Por Juan Luis Calero.| Sí, tengan mucho cuidado con las mascotas. Tomen todas la precauciones habidas y por haber. No se descuiden con las mascotas y, más en concreto con las perras, porque terminan robándote el corazón. Les hago esta advertencia porque a mí me ha pasado con una perrita, de la raza ratonero bodeguero andaluz. Y les aseguro que no he caído en la perrolatría de la que hablaba Javier Marías, ni he perralizado mi vida. Tampoco se me han desordenado los amores, la escala de valores creo que está bien alineada. Hasta la hora presente, sé discernir lo que es una relación con un ser humano, y el estrecho vínculo que puedes llegar a establecer con un ser de cuatro patitas.
Porque Yama, así se llamaba mi linda perrita, miraba de mil maneras. Y de esto sabe mucho Arturo Pérez-Reverte, famoso por tener un carácter fuerte, apuntalado por las rígidas columnas de una intelectualidad que se queda sin palabras ante el desconocido mundo de las emociones. Pérez-Reverte ha caído rendido, también, ante la mirada leal de sus peludos y así lo expresa en diversos escritos. Y no me extraña. A mí y a mi familia nos pasó, que Yama (montaña en japonés) nos sedujo con su empuje vital, con la inocencia de sus gestos y su falta de modales en los encuentros callejeros. Era (es) única. Acudía a mis pies si me oía toser, no me perdía de vista y el amor incondicional lo sentí muy cerca. No sé si fue el Demiurgo platónico quien la diseñó, el Motor inmóvil aristotélico, el Dios inmanente de Spinoza o un Dios trascendente que no se desentiende de sus criaturas.

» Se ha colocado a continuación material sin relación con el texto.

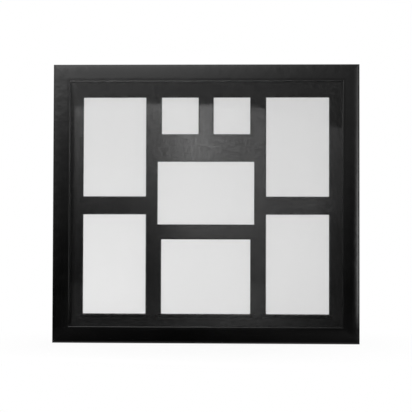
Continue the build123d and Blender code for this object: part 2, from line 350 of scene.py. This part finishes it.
def hardboard():
    """Brown fibre sheet, marked by the screen that it was pressed on."""
    made, t = material("hardboard")
    place = t.place()
    x, _, z = t.axes(place)
    screen = t.times(t.wave(x, SCREEN_PITCH), t.wave(z, SCREEN_PITCH))
    speck = t.noise(place, scale=900.0, detail=4.0, rough=0.7)
    cloud = t.noise(place, scale=16.0, detail=3.0)
    colour = t.mix(t.levels(speck), HARDBOARD_DARK, HARDBOARD_PALE)
    colour = t.mix(t.levels(cloud, 0.0, HARDBOARD_CLOUD_SHARE), colour, HARDBOARD_CLOUD)
    colour = t.mix(t.spread(screen, SCREEN_FROM, SCREEN_FULL, 0.0, SCREEN_SHARE), colour, SCREEN_DARK)
    height = t.plus(t.times(screen, SCREEN_WEIGHT), speck)
    t.principled(Base_Color=colour, Roughness=0.62, Normal=t.bump(height, BOARD_RELIEF, strength=0.5))
    return made


# Metal and rubber
ZINC, ZINC_ROUGH = (0.56, 0.57, 0.58, 1.0), 0.32
NICKEL, NICKEL_ROUGH = (0.6, 0.57, 0.52, 1.0), 0.24
STAIN_DARKER, STAIN_FROM, STAIN_FULL = 0.64, 0.34, 0.66
PIT_DARK, PIT_SHARE, PIT_FROM, PIT_FULL, PIT_WEIGHT = grey(0.07), 0.7, 0.62, 0.72, -0.5
LINES_STRETCH, LINES_SMOOTHER, LINES_ROUGHER = (1.0, 1.0, 9.0), 0.08, 0.1
METAL_RELIEF, RUBBER_RELIEF = 0.04 * MM, 0.05 * MM
RUBBER_DARK, RUBBER_DUSTY, DUST_FROM, DUST_FULL = grey(0.022), grey(0.04), 0.35, 0.7


def metal(name, colour, rough):
    """Plated steel: dull clouds, fine draw lines and small dark pits."""
    made, t = material(name)
    place = t.place()
    stain = t.noise(place, scale=190.0, detail=4.0, rough=0.65)
    lines = t.noise(t.stretched(place, LINES_STRETCH), scale=1500.0, detail=3.0)
    pit = t.noise(place, scale=1300.0)
    darker = tuple(STAIN_DARKER * part for part in colour[:3]) + (1.0,)
    mixed = t.mix(t.spread(stain, STAIN_FROM, STAIN_FULL), colour, darker)
    mixed = t.mix(t.spread(pit, PIT_FROM, PIT_FULL, 0.0, PIT_SHARE), mixed, PIT_DARK)
    t.principled(
        Base_Color=mixed,
        Metallic=1.0,
        Roughness=t.levels(lines, rough - LINES_SMOOTHER, rough + LINES_ROUGHER),
        Normal=t.bump(t.plus(lines, t.times(pit, PIT_WEIGHT)), METAL_RELIEF, strength=0.4),
    )
    return made


def bumper():
    """Dusty black rubber."""
    made, t = material("bumper")
    dust = t.noise(t.place(), scale=1200.0, detail=3.0)
    t.principled(
        Base_Color=t.mix(t.spread(dust, DUST_FROM, DUST_FULL), RUBBER_DARK, RUBBER_DUSTY),
        Roughness=0.72,
        Normal=t.bump(dust, RUBBER_RELIEF, strength=0.4),
    )
    return made


finishes = {
    "moulding": moulding(),
    "zinc": metal("zinc", ZINC, ZINC_ROUGH),
    "nickel": metal("nickel", NICKEL, NICKEL_ROUGH),
    "glazing": glazing(),
    "mat": mat(),
    "card": card(),
    "filler": filler(),
    "hardboard": hardboard(),
    "bumper": bumper(),
}
for subpart in frame["record"]["subparts"]:
    mesh = nodes[subpart["node"]].data
    for index in range(len(mesh.materials)):
        mesh.materials[index] = finishes[subpart["material_slot"]]


# Floor and world
FLOOR_HALF = 9.0
FLOOR_COLOUR = grey(0.94)
# The floor shows its own shaded colour a little near the frame, and plain white from further off.
SHADE_FROM, SHADE_TO, WHITE_LEAST = 0.02, 0.4, 0.9
WORLD_LIGHT = 0.44


def panel(name, corners):
    """A flat four-sided sheet for the stage."""
    mesh = bpy.data.meshes.new(name)
    mesh.from_pydata([Vector(corner) for corner in corners], [], [(0, 1, 2, 3)])
    made = bpy.data.objects.new(name, mesh)
    bpy.context.scene.collection.objects.link(made)
    return made


def level_sheet(half_width, front, back, height):
    """The corners of a level sheet."""
    return [
        (-half_width, front, height), (half_width, front, height),
        (half_width, back, height), (-half_width, back, height),
    ]


def upright_sheet(start, end, low, high):
    """The corners of an upright sheet between two places on the floor."""
    return [(*start, low), (*end, low), (*end, high), (*start, high)]


def seen_rays(t):
    """One for camera, glossy and transmission rays, and nought for the light itself."""
    rays = t.new("ShaderNodeLightPath").outputs
    direct = t.math("MAXIMUM", rays["Is Camera Ray"], rays["Is Glossy Ray"])
    return t.math("MAXIMUM", direct, rays["Is Transmission Ray"])


def floor_material():
    """White, and shaded softly near the frame."""
    made, t = material("floor")
    shaded = t.new("ShaderNodeBsdfDiffuse", {"Color": FLOOR_COLOUR}).outputs[0]
    plain = t.new("ShaderNodeEmission", {"Color": WHITE, "Strength": 1.0}).outputs[0]
    away = t.vector("LENGTH", t.vector("MULTIPLY", t.place(), (1.0, 1.0, 0.0)))
    plain_share = t.times(seen_rays(t), t.spread(away, SHADE_FROM, SHADE_TO, WHITE_LEAST, 1.0))
    t.mixed_surface(plain_share, shaded, plain)
    return made


floor = panel("floor", level_sheet(FLOOR_HALF, -FLOOR_HALF, FLOOR_HALF, 0.0))
floor.data.materials.append(floor_material())

world = bpy.data.worlds.new("studio")
bpy.context.scene.world = world
sky = Tree(world)
strength = sky.blend(seen_rays(sky), WORLD_LIGHT, 1.0)
light = sky.new("ShaderNodeBackground", {"Color": WHITE, "Strength": strength}).outputs[0]
sky.new("ShaderNodeOutputWorld", {"Surface": light})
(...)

Y si nos ceñimos a una de las acepciones de la palabra mascota que aparecen en el Diccionario de la Real Academia de la Lengua Española, persona, animal o cosa que sirve de talismán, que trae buena suerte, puedo decir que en mi caso acierta de pleno. La razón es que he tenido la fortuna de sentir la proximidad de la ternura, durante estos tres años, en contraste con nuestra especie que parece estancada en la guerra y la barbarie.